Indeed, something I ponder deeply every day, my theory thusfar is that it's coming from equity built up on the home they've traded up from.  There is also the issue of parental gifts, as parents are the wealthy peoples now, there is undoubtedly a tendency for them to dole out large amounts to their kids to help them get a foot on the ladder.
But all that aside, you are right, it is amazing - you would'nt want to have any kids on top of that mortgage either.
To yourself Charlie, do you feel that interest rate hikes have/will (presuming they continue on their .25% every 3 months trend) made much of a difference?  And if not, when do you feel they may have?


----------



## asdfg (21 Apr 2006)

I think this was from the north. The person in question was expecting a divorce settlement shortly so I suppose a large portion of the loan will be paid back.

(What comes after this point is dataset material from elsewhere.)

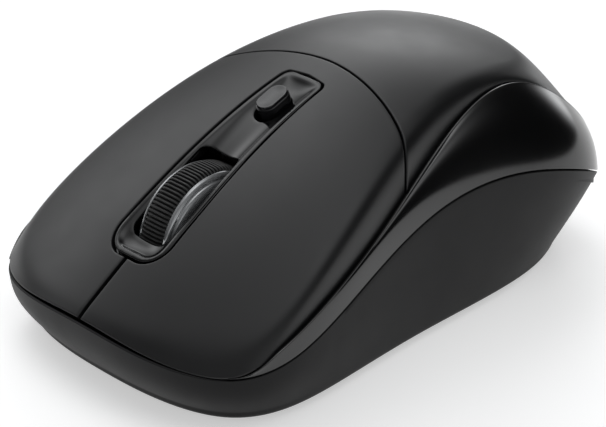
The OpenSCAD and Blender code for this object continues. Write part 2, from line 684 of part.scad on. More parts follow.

Post crossed with Glenbhoy


----------



## CharlieC (21 Apr 2006)

Glenbhoy said:
			
		

> To yourself Charlie, do you feel that interest rate hikes have/will (presuming they continue on their .25% every 3 months trend) made much of a difference? And if not, when do you feel they may have?


 
Glenbhoy- To be honest I haven't really looked into that much as I fixed for a year. Using www.propertyfile.net/tools.htm A .5% int rate rise will mean 114 per month extra to me. To the people buying now as per my original post it would mean approx 150 extra. Not a huge difference.
The initial mortgage needed is the killer


----------



## bearishbull (21 Apr 2006)

wherever the moneys coming from  theres only so much that people can raise, incomes are only rising by 4.5% while prices are rising by 2,3,4times this amount,this is completley unsutainable,these large rises per year are just rapidly bringing us closer to the limits of affordability for first time buyers and young buyers . when banks cant increase term and loan amount any more prices will have to stop rising and the shock of them not rising could trigger a downward spiral.


----------